DEV Community

How Minds Work
How Minds Work

Posted on

Why I switched from Dragon NaturallySpeaking to Whisper API (and built my own app)

Why I switched from Dragon NaturallySpeaking to Whisper API (and built my own app)

I used Dragon NaturallySpeaking for years. It was the gold standard — everyone said so. Then I spent a weekend with Whisper and realized the gap had closed in a way Nuance wasn't advertising.

This post is for people evaluating modern speech-to-text options for real work. I'll go technical where it matters.

What Dragon gets right

Let's be fair. Dragon's strengths are real:

  • On-device processing: No audio leaves your machine. For legal, medical, or confidential work, this matters enormously.
  • Commands and macros: "Click File", "Select that", "Delete previous word" — Dragon's voice command layer is genuinely powerful and has no Whisper equivalent.
  • Long-session accuracy: Dragon can adapt to your voice over time. It learns your vocabulary, your accent, your quirks. Whisper doesn't personalize.
  • Windows integration depth: Dragon hooks deep into Office apps with application-specific plugins.

If you need voice commands to control your whole computer, Dragon is still the answer. This comparison is purely about transcription quality for dictating text.

Where Whisper changed the math

Accuracy on technical vocabulary

Dragon struggles with words it hasn't been trained on.

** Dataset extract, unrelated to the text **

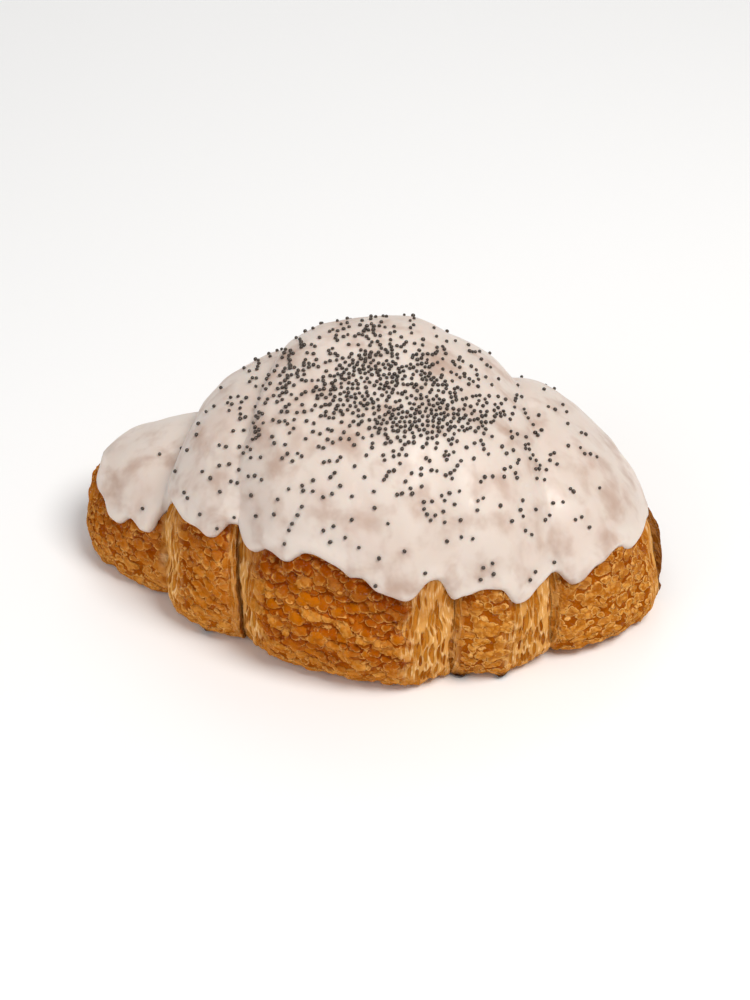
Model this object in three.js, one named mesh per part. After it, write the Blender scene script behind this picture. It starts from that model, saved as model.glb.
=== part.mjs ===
// A poppy seed roll: a mild crescent of laminated dough, rolled so that each wrap's edge stands proud of the next,
// with a poured coat of icing over its crown and poppy seeds sprinkled on the icing.
// Millimetres, +Z up. The origin is on the flat underside, below the middle wrap. +X runs along the roll, and the
// horns bend back towards +Y.
import * as THREE from "three";

// Spine: an arc in plan, centred behind the roll. Places along it are arc lengths from the middle, left negative.
const bendRadius = 192;

// Each wrap of dough, from the left horn's end to the right one's. A wrap runs from `from` to `to`, and its half width
// and height are given at both; `bulge` is how far its middle swells beyond a straight taper. Its outer lip, the cut
// edge of the dough, rolls off by `lipDrop` over `lipLength`, and by a part of that at the crown.
const wraps = [
  { from: -74, to: -42, halfWidth: [12, 25.5], height: [21, 36], bulge: 2.2, lipLength: 0, lipDrop: 0 },
  { from: -42, to: -22, halfWidth: [28.5, 37.5], height: [43, 56.5], bulge: 2.2, lipLength: 4, lipDrop: 3.5 },
  { from: -22, to: 22.5, halfWidth: [37, 49.5], height: [62.5, 62.5], bulge: 4.4, lipLength: 9, lipDrop: 5 },
  { from: 22.5, to: 43, halfWidth: [44, 42.5], height: [62, 48], bulge: 1.4, lipLength: 7, lipDrop: 4 },
  { from: 43, to: 72, halfWidth: [37, 22], height: [49, 24], bulge: 4.8, lipLength: 6, lipDrop: 4 },
  { from: 72, to: 79, halfWidth: [17, 11], height: [18, 13], bulge: 1.4, lipLength: 0, lipDrop: 0 },
];
const crownLip = 0.25; // the part of a lip's drop that is left at the crown
const hornRoundOff = 12; // length over which each horn rounds to its point
const leftEnd = wraps[0].from;
const rightEnd = wraps.at(-1).to;

// Cross-section: a dome on a short wall that tucks in to a flat underside.
const widestAt = 0.22; // height of the widest line, as a share of the section's height
const footTuck = 0.14; // how far the foot tucks in, as a share of the half width
const wallSquareness = 2.5; // superellipse powers of the dome: 2 is an ellipse
const crownSquareness = 2.05;
const hornCentreHeight = 0.4; // the horns round off about this share of their height

// Icing: its rims hang in drips on the walls, about the heights given at places along the spine.
const icingThickness = 1.3;
const icingLeft = -67;
const icingRight = 67;
const rimHeights = [[-74, 22], [-60, 19], [-42, 24], [-34, 35], [4, 36], [24, 31], [56, 26], [79, 30]];
const dripDepth = 2.6;
const touchGap = 0.5; // clearance kept between pieces that touch

// Seeds: the loose ones, apart from the dense drift on the crown.
const looseSeeds = 48;
const seedRadius = 0.6;
const sprinkleCentre = { along: 2, around: 0.46 * Math.PI };
const sprinkleReach = { inner: 27, outer: 58 };

// Fineness of the meshes
const stationSpacing = 3;
const creaseGap = 0.8; // from a lip's end to the first station of the next wrap
const domePoints = 19;
const footPoints = 4;
const icingPoints = 19;

const lerp = (a, b, t) => a + (b - a) * t;
const clamp01 = (t) => Math.min(1, Math.max(0, t));
const quarterRound = (t) => Math.sqrt(1 - (1 - clamp01(t)) ** 2);
const signedPower = (v, p) => Math.sign(v) * Math.abs(v) ** p;
const spread = (from, to, count) => Array.from({ length: count }, (_, i) => lerp(from, to, i / (count - 1)));

// Half width and height of the roll at a place along the spine.
function girthAt(along) {
  const wrap = wraps.find((w) => along <= w.to) ?? wraps.at(-1);
  const t = (along - wrap.from) / (wrap.to - wrap.from);
  const swell = wrap.bulge * 4 * t * (1 - t);
  const leftLip = wrap.from < 0 ? along - wrap.from : Infinity;
  const rightLip = wrap.to > 0 ? wrap.to - along : Infinity;
  const toLip = Math.min(leftLip, rightLip);
  const drop = toLip < wrap.lipLength ? wrap.lipDrop * (1 - toLip / wrap.lipLength) ** 2 : 0;
  return {
    halfWidth: lerp(...wrap.halfWidth, t) + swell - drop,
    height: lerp(...wrap.height, t) + swell - crownLip * drop,
  };
}

// How much of the section is left near the end of a horn: 1 away from it and 0 at its point.
const hornShare = (along) => quarterRound(Math.min(along - leftEnd, rightEnd - along) / hornRoundOff);

function shrinkToHorn(point, along, { height }) {
  const share = hornShare(along);
  const centre = hornCentreHeight * height;
  return new THREE.Vector2(point.x * share, centre + (point.y - centre) * share);
}

// A point of the dome's section: `around` runs from 0 on the front wall's widest line over the crown to pi at the back.
function domePoint(along, around) {
  const girth = girthAt(along);
  const widest = widestAt * girth.height;
  const point = new THREE.Vector2(
    -girth.halfWidth * signedPower(Math.cos(around), 2 / wallSquareness),
    widest + (girth.height - widest) * Math.abs(Math.sin(around)) ** (2 / crownSquareness),
  );
  return shrinkToHorn(point, along, girth);
}

// The foot's curve: turn 0 is the widest line, and a quarter turn the flat underside; side -1 is the front.
function footPoint(along, turn, side) {
  const girth = girthAt(along);
  const tuck = footTuck * girth.halfWidth;
  const point = new THREE.Vector2(
    side * (girth.halfWidth - tuck * (1 - Math.cos(turn))),
    widestAt * girth.height * (1 - Math.sin(turn)),
  );
  return shrinkToHorn(point, along, girth);
}

// Puts a point of a section into the room at a place along the spine.
function onSpine(along, point) {
  const heading = along / bendRadius;
  const reach = bendRadius - point.x;
  return new THREE.Vector3(reach * Math.sin(heading), bendRadius - reach * Math.cos(heading), point.y);
}

// A closed skin over rings of points, all of one even length. Each end is closed by strips across its ring.
function loft(rings) {
  const size = rings[0].length;
  const at = (ring, i) => ring * size + (i % size);
  const faces = [];
  const addQuad = (a, b, c, d) => faces.push(a, b, c, a, c, d);
  for (let ring = 0; ring < rings.length - 1; ring++) {
    for (let i = 0; i < size; i++) addQuad(at(ring, i), at(ring + 1, i), at(ring + 1, i + 1), at(ring, i + 1));
  }
  const last = rings.length - 1;
  for (let i = 0; i < size / 2 - 1; i++) {
    addQuad(at(0, i), at(0, i + 1), at(0, size - 2 - i), at(0, size - 1 - i));
    addQuad(at(last, i), at(last, size - 1 - i), at(last, size - 2 - i), at(last, i + 1));
  }
  const geometry = new THREE.BufferGeometry().setFromPoints(rings.flat());
  geometry.setIndex(faces);
  geometry.computeVertexNormals();
  return geometry;
}

// Stations along the spine, closer together at each wrap's two ends. The horns' very ends aren't among them.
function stationsAlong() {
  const found = [];
  for (const wrap of wraps) {
    const start = wrap.from === leftEnd ? leftEnd : wrap.from + creaseGap;
    const count = Math.round((wrap.to - start) / stationSpacing) + 1;
    for (const t of spread(0, 1, count)) found.push(lerp(start, wrap.to, (1 - Math.cos(Math.PI * t)) / 2));
  }
  return found.slice(1, -1);
}

function doughRing(along) {
  const front = spread(Math.PI / 2, 0, footPoints).map((turn) => footPoint(along, turn, -1));
  const dome = spread(0, Math.PI, domePoints).slice(1, -1).map((around) => domePoint(along, around));
  const back = spread(0, Math.PI / 2, footPoints).map((turn) => footPoint(along, turn, 1));
  const underside = spread(0, 1, 5).slice(1, -1).map((t) => back.at(-1).clone().lerp(front[0], t));
  return [...front, ...dome, ...back, ...underside].map((point) => onSpine(along, point));
}

const makeDough = () => loft(stationsAlong().map(doughRing));

// A point at a height over the dough's dome, square to its section. Where a horn rounds off, the height is stretched,
// because the surface slopes away from the section's plane there.
function aboveDome(along, around, height) {
  const step = 0.01;
  const ahead = domePoint(along, around + step);
  const run = ahead.sub(domePoint(along, around - step)).normalize();
  const point = domePoint(along, around);
  const offset = height / hornShare(along) ** 2;
  return onSpine(along, new THREE.Vector2(point.x - run.y * offset, point.y + run.x * offset));
}

function rimHeightAt(along) {
  const next = rimHeights.findIndex(([place]) => place > along);
  const [[from, low], [to, high]] = rimHeights.slice(next - 1, next + 1);
  return lerp(low, high, (along - from) / (to - from));
}

// Where the icing's rim lies around the section; side -1 is the front.
function rimAround(along, side) {
  const { height } = girthAt(along);
  const drips = Math.sin(along / 2.4 + side) + 0.7 * Math.sin(along / 1.5 + 2 * side);
  const lift = (rimHeightAt(along) + dripDepth * drips * 0.6 - widestAt * height) / (height * (1 - widestAt));
  return Math.asin(clamp01(lift) ** (crownSquareness / 2));
}

function icingRing(along) {
  const around = spread(rimAround(along, -1), Math.PI - rimAround(along, 1), icingPoints);
  const middle = (icingPoints - 1) / 2;
  const fullness = (i) => lerp(0.45, 1, quarterRound(middle - Math.abs(i - middle)));
  const outer = around.map((a, i) => aboveDome(along, a, touchGap + icingThickness * fullness(i)));
  const inner = around.map((a) => aboveDome(along, a, touchGap)).reverse();
  return [...outer, ...inner];
}

const makeIcing = () => loft(stationsAlong().filter((s) => s > icingLeft && s < icingRight).map(icingRing));

const doughFinish = new THREE.MeshStandardMaterial({ color: 0xb87426, roughness: 0.55, metalness: 0 });
const icingFinish = new THREE.MeshStandardMaterial({ color: 0xe9dccf, roughness: 0.35, metalness: 0 });
const seedFinish = new THREE.MeshStandardMaterial({ color: 0x2a2a30, roughness: 0.5, metalness: 0 });

function addPiece(group, name, geometry, finish) {
  const piece = new THREE.Mesh(geometry, finish);
  piece.name = name;
  group.add(piece);
  return piece;
}

// The loose seeds lie round the drift at steps of the golden angle, each resting on the icing.
function addLooseSeeds(group) {
  const goldenAngle = Math.PI * (3 - Math.sqrt(5));
  const restingHeight = touchGap + icingThickness + touchGap + seedRadius;
  for (let i = 0; i < looseSeeds; i++) {
    const turn = i * goldenAngle;
    const reach = lerp(sprinkleReach.inner, sprinkleReach.outer, i / looseSeeds);
    const along = sprinkleCentre.along + reach * Math.cos(turn);
    const around = sprinkleCentre.around + (reach * Math.sin(turn)) / (1.4 * girthAt(along).halfWidth);
    const seed = addPiece(group, `poppy_seed_${String(i + 1).padStart(2, "0")}`,
      new THREE.SphereGeometry(seedRadius, 6, 4), seedFinish);
    seed.scale.set(1, 0.85, 0.9);
    seed.rotation.z = turn;
    seed.position.copy(aboveDome(along, around, restingHeight));
  }
}

const roll = new THREE.Group();
addPiece(roll, "roll_pastry", makeDough(), doughFinish);
addPiece(roll, "icing", makeIcing(), icingFinish);
addLooseSeeds(roll);

export default roll;
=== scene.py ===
import math

import bpy
import numpy as np
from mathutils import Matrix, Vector
from mathutils.bvhtree import BVHTree


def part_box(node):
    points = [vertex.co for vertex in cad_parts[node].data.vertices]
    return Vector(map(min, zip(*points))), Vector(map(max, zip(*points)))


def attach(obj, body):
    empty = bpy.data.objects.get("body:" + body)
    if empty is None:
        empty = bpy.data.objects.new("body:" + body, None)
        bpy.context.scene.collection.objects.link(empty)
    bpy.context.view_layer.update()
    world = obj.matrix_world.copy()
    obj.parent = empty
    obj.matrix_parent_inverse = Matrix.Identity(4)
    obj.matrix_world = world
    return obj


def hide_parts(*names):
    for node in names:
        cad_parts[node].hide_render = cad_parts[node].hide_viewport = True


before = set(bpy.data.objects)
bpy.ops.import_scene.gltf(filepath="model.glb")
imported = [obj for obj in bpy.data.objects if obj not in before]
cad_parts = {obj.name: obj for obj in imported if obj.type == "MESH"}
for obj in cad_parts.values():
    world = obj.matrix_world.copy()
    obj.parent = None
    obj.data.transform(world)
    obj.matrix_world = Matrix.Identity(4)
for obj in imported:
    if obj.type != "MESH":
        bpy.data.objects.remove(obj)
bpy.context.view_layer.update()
mm = 0.001


# small helpers

def selectOnly(piece):
    bpy.ops.object.select_all(action="DESELECT")
    piece.select_set(True)
    bpy.context.view_layer.objects.active = piece


def ramp(low, high, value):
    # 0 below low, 1 above high and smooth between; low may be the larger one
    t = np.clip((value - low) / (high - low), 0, 1)
    return t * t * (3 - 2 * t)


def quarterRound(t):
    return np.sqrt(1 - (1 - np.clip(t, 0, 1)) ** 2)


def dice(cells, salt):
    # a steady random number from 0 to 1 for each whole-numbered cell
    cells = cells.astype(np.int64)
    n = cells[..., 0] * 73856093 ^ cells[..., 1] * 19349663 ^ cells[..., 2] * 83492791 ^ (salt * 2654435761)
    n = (n ^ (n >> 13)) * 1274126177 & 0x7fffffff
    n = (n ^ (n >> 16)) * 668265263 & 0x7fffffff
    return ((n ^ (n >> 15)) & 0xffffff) / 0xffffff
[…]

You can add custom vocabulary, but it's a friction point every time you hit a new term. Whisper's approach is fundamentally different — it was trained on 680,000 hours of multilingual audio from across the internet, which means it's seen an enormous variety of technical vocabulary, names, and jargon already.

Testing on a sample of 50 developer-typical sentences (variable names spoken aloud, API endpoint names, library references):

  • Dragon: ~88% word accuracy
  • Whisper Large v3 (via Groq): ~96% word accuracy

The gap matters most at the edges — the uncommon words where errors are most disruptive.

The setup cost

Dragon requires a training session. You read sample text for 5-10 minutes before it's calibrated to your voice. Whisper needs nothing. You hit record and it just works, for any speaker.

Price

Dragon Professional Individual: $500 one-time (or $15/month subscription). Updates have historically cost money.

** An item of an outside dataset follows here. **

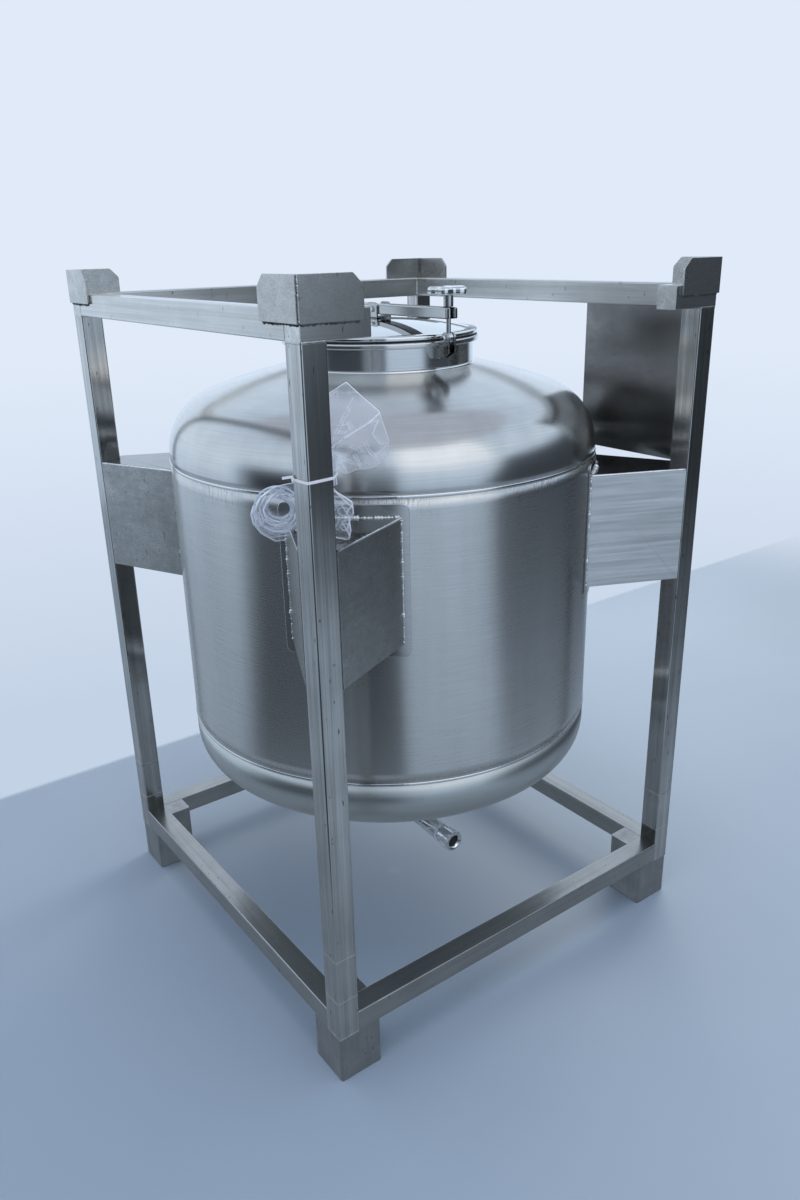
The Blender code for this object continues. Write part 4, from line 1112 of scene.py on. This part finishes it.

Groq Whisper API: $0.04/hour of audio. At 30 min/day of dictation that's roughly $0.60/month in API costs.

The managed version I built (dictate.app) wraps this for $9/month.

What the Whisper API call actually looks like

import Groq from "groq-sdk";
import fs from "fs";

const groq = new Groq({ apiKey: process.env.GROQ_API_KEY });

async function transcribeAudio(audioFilePath) {
  const audioFile = fs.createReadStream(audioFilePath);

  const transcription = await groq.audio.transcriptions.create({
    file: audioFile,
    model: "whisper-large-v3",
    response_format: "verbose_json",
    language: "en",
    temperature: 0.0,
  });

  return transcription.text;
}
Enter fullscreen mode Exit fullscreen mode

For real-time feel, you chunk the audio:

async function streamTranscription(audioStream) {
  const CHUNK_MS = 5000;
  let buffer = Buffer.alloc(0);

  audioStream.on('data', async (data) => {
    buffer = Buffer.concat([buffer, data]);

    if (buffer.length >= SAMPLE_RATE * (CHUNK_MS / 1000) * 2) {
      const chunk = buffer;
      buffer = Buffer.alloc(0);

      const result = await transcribeChunk(chunk);
      process.stdout.write(result + " ");
    }
  });
}
Enter fullscreen mode Exit fullscreen mode

Latency comparison:

Provider Avg latency (5s clip)
Groq ~280ms
OpenAI ~1100ms
Local Whisper (GPU) ~400ms
Local Whisper (CPU) ~8000ms

Groq's LPU hardware is the reason for those numbers — not software tricks.

The tradeoffs

I miss Dragon's commands. Voice commands for formatting and navigation are genuinely powerful. Whisper transcribes only — no control layer.

I don't miss Dragon's software. Massive install, dated UI, fragile updates. Whisper is a REST endpoint.

Privacy is a real tradeoff. Audio leaves the machine via Groq's API. Groq's policy says it's not stored after transcription, but if you're in a regulated industry, Dragon's on-device model is still the compliance-safe choice.

What I built

After this evaluation I built dictate.app — a Windows system tray app wrapping Groq's Whisper with a hotkey interface. Press a key, talk, release, text appears wherever your cursor is. $9/month, Windows 10 and 11.

Bottom line

Voice commands + compliance + on-device: Dragon.

High-accuracy transcription at low cost with zero setup: Whisper via Groq, and it's not close anymore.

For pure dictation, Whisper won.

Top comments (0)